Directions for this task
Repeat only the lines from the one containing "module hexagon_prism(depth_from, depth_to)" through the one containing "shown = obj.evaluated_get(depsgraph)", exactly as written, both ends included.

>> Begin Given records

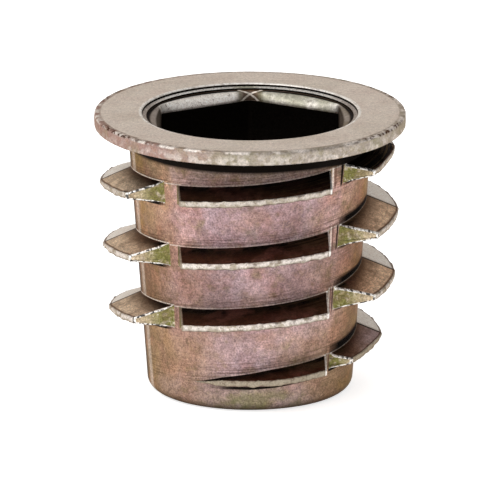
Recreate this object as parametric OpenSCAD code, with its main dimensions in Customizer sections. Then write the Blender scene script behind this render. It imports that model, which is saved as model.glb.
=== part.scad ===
// Die-cast threaded insert for wood: flange, hexagon drive, tapered barrel with a coarse
// outer thread that is broken at four corners, and a tapped bore. One solid.
// The origin is at the centre of the lower end face, and +Z runs up the axis to the flange.

/* [Whole insert] */
// Height from the lower end face to the top of the flange
overall_h = 16; // [13:0.5:30]

/* [Flange] */
// Diameter of the flange
flange_d = 17.6; // [17.2:0.1:24]
// Thickness of the flange
flange_t = 0.8; // [0.6:0.1:2]
// Radius on the flange's two outer edges
flange_edge_r = 0.16; // [0.05:0.01:0.25]

/* [Barrel] */
// Diameter of the barrel where it meets the flange
barrel_top_d = 13.8; // [13.2:0.1:15]
// Diameter to which the barrel tapers at the lower end
barrel_end_d = 11.5; // [11.4:0.1:13]
// Radius on the barrel's lower edge
end_edge_r = 0.7; // [0.3:0.1:1]
// Radius of the fillet between barrel and flange
neck_fillet_r = 0.25; // [0.1:0.05:0.5]

/* [Outer thread] */
// Rise of the thread in one turn
thread_pitch = 3.66; // [2.6:0.01:4.5]
// Height at which the middle of the crest starts
thread_start_z = 1.69; // [1.6:0.01:3]
// Height at which the thread runs out under the flange
thread_end_z = 15.1; // [11:0.1:15.2]
// Diameter over the crests, measured at the flange
crest_top_d = 17.1; // [16:0.1:18]
// Diameter over the crests, measured at the lower end
crest_end_d = 15.6; // [14.5:0.1:16.5]
// Width of the flat land on the crest
crest_land = 0.32; // [0.2:0.02:0.6]
// Slope of the upper flank, down from barrel to crest
upper_flank = 15; // [8:1:22]
// Slope of the upper flank at the mould's parting plane
parting_flank = 23; // [8:1:26]
// Slope of the lower flank, up from barrel to crest
lower_flank = 11; // [5:1:22]
// Direction in which the thread starts, seen from above, with 0 along +X
thread_start_dir = 245; // [0:5:355]
// Turn in which the crest rises out of the barrel at the lower end
run_in_turn = 36; // [20:2:120]
// Turn in which the crest fades away under the flange
fade_turn = 155; // [60:5:240]
// Amount by which the crests are turned down at the thread's start
lead_drop = 0.85; // [0:0.05:1.2]
// Height above the thread's start at which the crests reach their full diameter
lead_h = 3.6; // [1:0.1:6]
// Amount by which the crest stands out in a point at the parting plane
point_h = 0.12; // [0:0.01:0.25]
// Height by which the rear half of each ridge lies below the front half
parting_step = 0.06; // [0:0.01:0.2]

/* [Corner gaps in the thread] */
// Width left of the front and rear ridges, measured at the flange
front_ridge_w = 8.7; // [6:0.1:9.5]
// Width left of the side ridges, measured at the flange
side_ridge_w = 9; // [6:0.1:9.5]
// Draft of the ridges' end faces, which lean in towards the lower end
ridge_draft = 1.2; // [0:0.1:3]
// Turn of the ridges and the parting plane against the hexagon
ridge_turn = 2.5; // [-10:0.5:10]

/* [Hexagon drive] */
// Width of the hexagon across its flats
hex_af = 10; // [8.8:0.1:10.2]
// Depth of the hexagon below the flange's top
hex_depth = 5.2; // [3:0.1:8]
// Diameter of the mouth in the flange's top
mouth_d = 12.2; // [12.1:0.1:12.6]
// Radius on the mouth's edge
mouth_edge_r = 0.1; // [0.05:0.01:0.2]
// Depth of the shallow recess below the mouth
recess_depth = 0.18; // [0.1:0.02:0.4]
// Amount by which the recess is narrower than the mouth, on each side
recess_taper = 0.03; // [0:0.01:0.1]
// Height of the slope from the recess's floor to the throat
throat_slope_h = 0.04; // [0:0.01:0.1]
// Diameter of the round opening below the recess
throat_d = 11.66; // [11.6:0.02:12]
// Depth at which the lead-in to the hexagon starts
lead_in_start = 0.36; // [0.3:0.02:0.6]
// Depth at which the lead-in has become the hexagon
lead_in_end = 0.88; // [0.7:0.02:1.4]

/* [Tapped bore] */
// Diameter of the bore, which is the tapping size of its fine thread
bore_d = 8.5; // [8:0.1:8.7]
// Depth of the bore's chamfer at the lower end
bore_chamfer = 0.2; // [0.1:0.05:0.4]
// Angle of the cone from the hexagon down to the bore, against the axis
floor_angle = 60; // [45:5:75]

/* [Hidden] */
barrel_h = overall_h - flange_t;                  // the barrel's height below the flange
half_sections = 6;                                // steps from a ridge's end to its middle
middle_share = 0.015;                             // half share in which the parting step rises
root_sink = 0.2;                                  // how far a ridge reaches into the barrel
crest_sink = 0.12;                                // how far its faded ends lie below the barrel
land_growth = 0.35;                               // growth at which the crest's land is at full width
point_reach = 0.25;                               // how far round the crest's point reaches, as a cosine
point_narrow = 0.5;                               // share by which the point's land is narrower
least_land = 0.1;                                 // share of its width to which the land narrows
overlap = 1;                                      // how far cutters reach past what they cut
seam = 0.02;                                      // how far one cutter reaches into the next
round_steps = 90;                                 // steps round the body's outlines
bore_steps = 72;                                  // steps round the bore and the cone above it
hull_steps = 48;                                  // steps round the top of the lead-in
thread_turn = 360 * (thread_end_z - thread_start_z) / thread_pitch;
thread_end_dir = thread_start_dir + thread_turn;
front_dir = 270 + ridge_turn;                     // the way the front ridges face
hex_corner_r = hex_af / 2 / cos(30);
hex_floor_z = overall_h - hex_depth;
hex_cone_h = (hex_corner_r - bore_d / 2) / tan(floor_angle);

// Radius of the barrel and of the crest at a height
function barrel_r(z) = (barrel_end_d + (barrel_top_d - barrel_end_d) * z / barrel_h) / 2;
function full_crest_r(z) = (crest_end_d + (crest_top_d - crest_end_d) * z / barrel_h) / 2;
function crest_r(z) = full_crest_r(z) - lead_drop * max(0, 1 - (z - thread_start_z) / lead_h);

// Height of the middle of the crest in a direction that is counted on from turn to turn
function crest_z(dir) = thread_start_z + thread_pitch * (dir - thread_start_dir) / 360;

// Share of its full height that the ridge has in a direction
function grown(dir) =
    max(0, min(1, (dir - thread_start_dir) / run_in_turn, (thread_end_dir - dir) / fade_turn));

// Share of its height that the crest's point has in a direction: all of it at the parting plane
function pointed(dir) = max(0, 1 - abs(cos(dir - front_dir)) / point_reach) * grown(dir);

// Slope of the upper flank, which is steepest at the parting plane
function upper_slope(dir) = upper_flank + (parting_flank - upper_flank) * pow(sin(dir - front_dir), 6);

// Half the width of a ridge at a height, less at the lower end by the draft
function half_width(width, z) = width / 2 - (barrel_h - z) * tan(ridge_draft);

// Direction in which a radius meets a plane that lies beside the ridge's middle
function dir_at(mid_dir, beside, r) = mid_dir + asin(beside / r);

// One point of a ridge: its radius, its height, and how far it lies beside the ridge's middle
function ridge_point(mid_dir, width, share, r, z) =
    let (beside = share * half_width(width, z), dir = dir_at(mid_dir, beside, r))
    [r * cos(dir), r * sin(dir), z];

// Section of a ridge at a share of its width: root below, crest below, crest above, root above
function ridge_section(mid_dir, width, share) =
    let (
        beside = share * half_width(width, crest_z(mid_dir)),
        dir = dir_at(mid_dir, beside, crest_r(crest_z(mid_dir))),
        root_dir = dir_at(mid_dir, beside, barrel_r(crest_z(mid_dir))),
        lift = cos(dir - front_dir) < 0 ? -parting_step : 0,
        z = crest_z(dir) + lift,
        root_z = crest_z(root_dir) + lift,
        root = barrel_r(root_z) - root_sink,
        faded = barrel_r(z) - crest_sink,
        crest = faded + (crest_r(z) - faded) * grown(dir) + point_h * pointed(dir),
        depth = crest - root,
        widened = max(least_land, min(1, grown(dir) / land_growth)),
        half_land = crest_land / 2 * widened * (1 - point_narrow * pointed(dir))
    )
    [
        ridge_point(mid_dir, width, share, root, root_z - half_land - depth * tan(lower_flank)),
        ridge_point(mid_dir, width, share, crest, z - half_land),
        ridge_point(mid_dir, width, share, crest, z + half_land),
        ridge_point(mid_dir, width, share, root, root_z + half_land + depth * tan(upper_slope(root_dir)))
    ];

// Shares of the width at which a ridge has its sections, with a narrow pair at its middle
function section_shares() =
    [for (side = [-1, 1], i = [0 : half_sections])
        side < 0 ? -1 + (1 - middle_share) * i / half_sections
                 : middle_share + (1 - middle_share) * i / half_sections];

// One ridge: straight from section to section, with flat ends
module ridge(mid_dir, width) {
    shares = section_shares();
    points = [for (share = shares) each ridge_section(mid_dir, width, share)];
    last = 4 * (len(shares) - 1);
    sides = [
        for (s = [0 : len(shares) - 2], k = [0 : 3])
            let (a = 4 * s + k, b = 4 * s + (k + 1) % 4)
            each [[a, b, b + 4], [a, b + 4, a + 4]]
    ];
    ends = [[0, 2, 1], [0, 3, 2], [last, last + 1, last + 2], [last, last + 2, last + 3]];
    polyhedron(points, concat(sides, ends));
}

// The thread: a front, side, rear and side ridge in each turn, with the corners left out
module outer_thread() {
    first = ceil((thread_start_dir - front_dir - 45) / 90);
    last = floor((thread_end_dir - front_dir + 45) / 90);
    for (i = [first : last])
        ridge(front_dir + 90 * i, i % 2 == 0 ? front_ridge_w : side_ridge_w);
}

// Points of a quarter circle from one angle to another about a centre
function arc(centre, r, from, to, steps = 4) =
    [for (i = [0 : steps]) let (a = from + (to - from) * i / steps) centre + r * [cos(a), sin(a)]];

module flange_and_barrel() {
    end_r = barrel_r(end_edge_r);
    neck_r = barrel_r(barrel_h);
    flange_r = flange_d / 2;
    rotate_extrude($fn = round_steps)
        polygon(concat(
            [[0, 0]],
            arc([end_r - end_edge_r, end_edge_r], end_edge_r, -90, 0),
            arc([neck_r + neck_fillet_r, barrel_h - neck_fillet_r], neck_fillet_r, 180, 90),
            arc([flange_r - flange_edge_r, barrel_h + flange_edge_r], flange_edge_r, -90, 0),
            arc([flange_r - flange_edge_r, overall_h - flange_edge_r], flange_edge_r, 0, 90),
            [[0, overall_h]]
        ));
}

// Round mouth: a rounded edge, a shallow recess and the throat above the lead-in
module mouth_cut() {
    mouth_r = mouth_d / 2;
    throat_r = throat_d / 2;
    rotate_extrude($fn = round_steps)
        polygon(concat(
            [[0, overall_h + overlap], [0, overall_h - lead_in_start]],
            [[throat_r, overall_h - lead_in_start], [throat_r, overall_h - recess_depth - throat_slope_h]],
            [[mouth_r - recess_taper, overall_h - recess_depth]],
            arc([mouth_r + mouth_edge_r, overall_h - mouth_edge_r], mouth_edge_r, 180, 90),
            [[mouth_r + mouth_edge_r, overall_h + overlap]]
        ));
}

module hexagon_prism(depth_from, depth_to) {
    translate([0, 0, overall_h - depth_to])
        rotate([0, 0, 30])
            cylinder(h = depth_to - depth_from, r = hex_corner_r, $fn = 6);
}

module drive_cut() {
    hexagon_prism(lead_in_end - seam, hex_depth);
    hull() {
        hexagon_prism(lead_in_end - seam, lead_in_end);
        translate([0, 0, overall_h - lead_in_start])
            cylinder(h = seam, d = throat_d, $fn = hull_steps);
    }
    intersection() {
        hexagon_prism(hex_depth - seam, hex_depth + hex_cone_h);
        translate([0, 0, hex_floor_z - hex_cone_h])
            cylinder(h = hex_cone_h + seam, r1 = bore_d / 2, r2 = hex_corner_r, $fn = bore_steps);
    }
}

module bore_cut() {
    translate([0, 0, -overlap])
        cylinder(h = hex_floor_z + overlap, d = bore_d, $fn = bore_steps);
    translate([0, 0, -overlap])
        cylinder(
            h = bore_chamfer + overlap, r1 = bore_d / 2 + bore_chamfer + overlap, r2 = bore_d / 2,
            $fn = bore_steps
        );
}

module insert() {
    color("#b59f86")
        difference() {
            union() {
                flange_and_barrel();
                outer_thread();
            }
            mouth_cut();
            drive_cut();
            bore_cut();
        }
}

insert();
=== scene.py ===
import math
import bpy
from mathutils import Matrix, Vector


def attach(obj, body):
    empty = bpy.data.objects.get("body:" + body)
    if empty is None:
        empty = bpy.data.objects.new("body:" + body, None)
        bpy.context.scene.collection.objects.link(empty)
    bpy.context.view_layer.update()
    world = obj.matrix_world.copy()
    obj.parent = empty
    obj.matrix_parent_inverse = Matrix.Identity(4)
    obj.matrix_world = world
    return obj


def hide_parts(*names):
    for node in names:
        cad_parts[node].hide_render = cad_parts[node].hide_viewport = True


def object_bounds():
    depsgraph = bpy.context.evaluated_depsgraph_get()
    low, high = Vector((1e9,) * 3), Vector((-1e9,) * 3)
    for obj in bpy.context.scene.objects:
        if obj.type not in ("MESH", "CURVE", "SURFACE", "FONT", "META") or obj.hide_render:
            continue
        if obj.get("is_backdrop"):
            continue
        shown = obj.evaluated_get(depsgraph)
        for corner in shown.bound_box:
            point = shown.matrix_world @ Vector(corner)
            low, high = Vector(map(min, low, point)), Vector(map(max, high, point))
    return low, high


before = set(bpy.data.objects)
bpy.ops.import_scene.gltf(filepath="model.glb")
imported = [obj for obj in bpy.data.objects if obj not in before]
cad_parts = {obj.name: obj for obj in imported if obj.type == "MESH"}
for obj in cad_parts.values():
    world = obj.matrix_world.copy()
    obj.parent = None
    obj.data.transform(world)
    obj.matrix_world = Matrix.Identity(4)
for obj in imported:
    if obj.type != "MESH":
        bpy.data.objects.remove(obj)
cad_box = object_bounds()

from types import SimpleNamespace

import bmesh
import bpy
from bpy.props import FloatProperty, FloatVectorProperty, PointerProperty
from mathutils import Vector, noise

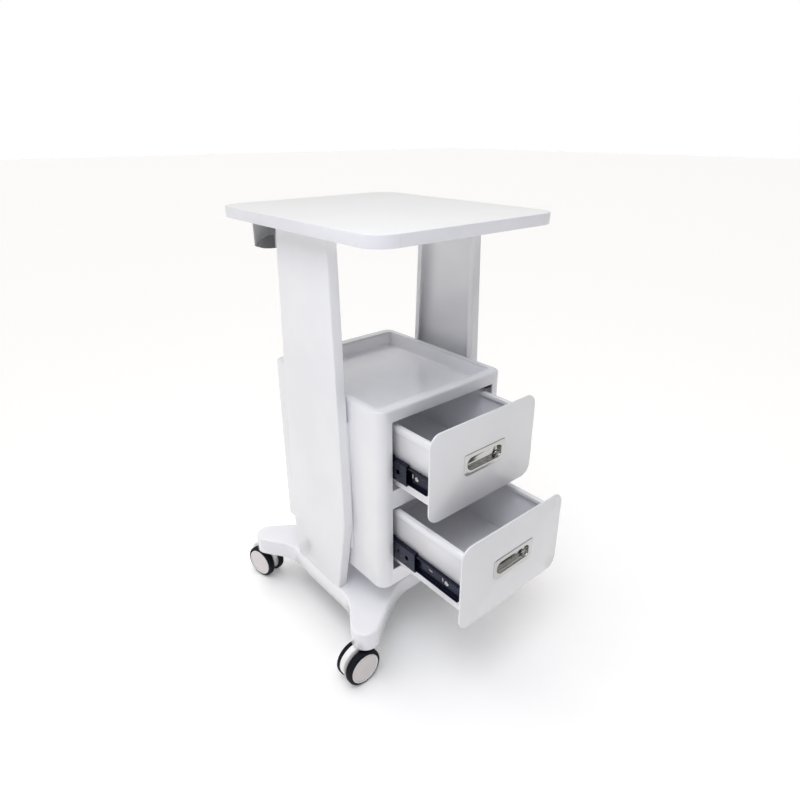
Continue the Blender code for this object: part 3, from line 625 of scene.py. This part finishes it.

>> End Given records

Result of the exercise
module hexagon_prism(depth_from, depth_to) {
    translate([0, 0, overall_h - depth_to])
        rotate([0, 0, 30])
            cylinder(h = depth_to - depth_from, r = hex_corner_r, $fn = 6);
}

module drive_cut() {
    hexagon_prism(lead_in_end - seam, hex_depth);
    hull() {
        hexagon_prism(lead_in_end - seam, lead_in_end);
        translate([0, 0, overall_h - lead_in_start])
            cylinder(h = seam, d = throat_d, $fn = hull_steps);
    }
    intersection() {
        hexagon_prism(hex_depth - seam, hex_depth + hex_cone_h);
        translate([0, 0, hex_floor_z - hex_cone_h])
            cylinder(h = hex_cone_h + seam, r1 = bore_d / 2, r2 = hex_corner_r, $fn = bore_steps);
    }
}

module bore_cut() {
    translate([0, 0, -overlap])
        cylinder(h = hex_floor_z + overlap, d = bore_d, $fn = bore_steps);
    translate([0, 0, -overlap])
        cylinder(
            h = bore_chamfer + overlap, r1 = bore_d / 2 + bore_chamfer + overlap, r2 = bore_d / 2,
            $fn = bore_steps
        );
}

module insert() {
    color("#b59f86")
        difference() {
            union() {
                flange_and_barrel();
                outer_thread();
            }
            mouth_cut();
            drive_cut();
            bore_cut();
        }
}

insert();
=== scene.py ===
import math
import bpy
from mathutils import Matrix, Vector


def attach(obj, body):
    empty = bpy.data.objects.get("body:" + body)
    if empty is None:
        empty = bpy.data.objects.new("body:" + body, None)
        bpy.context.scene.collection.objects.link(empty)
    bpy.context.view_layer.update()
    world = obj.matrix_world.copy()
    obj.parent = empty
    obj.matrix_parent_inverse = Matrix.Identity(4)
    obj.matrix_world = world
    return obj


def hide_parts(*names):
    for node in names:
        cad_parts[node].hide_render = cad_parts[node].hide_viewport = True


def object_bounds():
    depsgraph = bpy.context.evaluated_depsgraph_get()
    low, high = Vector((1e9,) * 3), Vector((-1e9,) * 3)
    for obj in bpy.context.scene.objects:
        if obj.type not in ("MESH", "CURVE", "SURFACE", "FONT", "META") or obj.hide_render:
            continue
        if obj.get("is_backdrop"):
            continue
        shown = obj.evaluated_get(depsgraph)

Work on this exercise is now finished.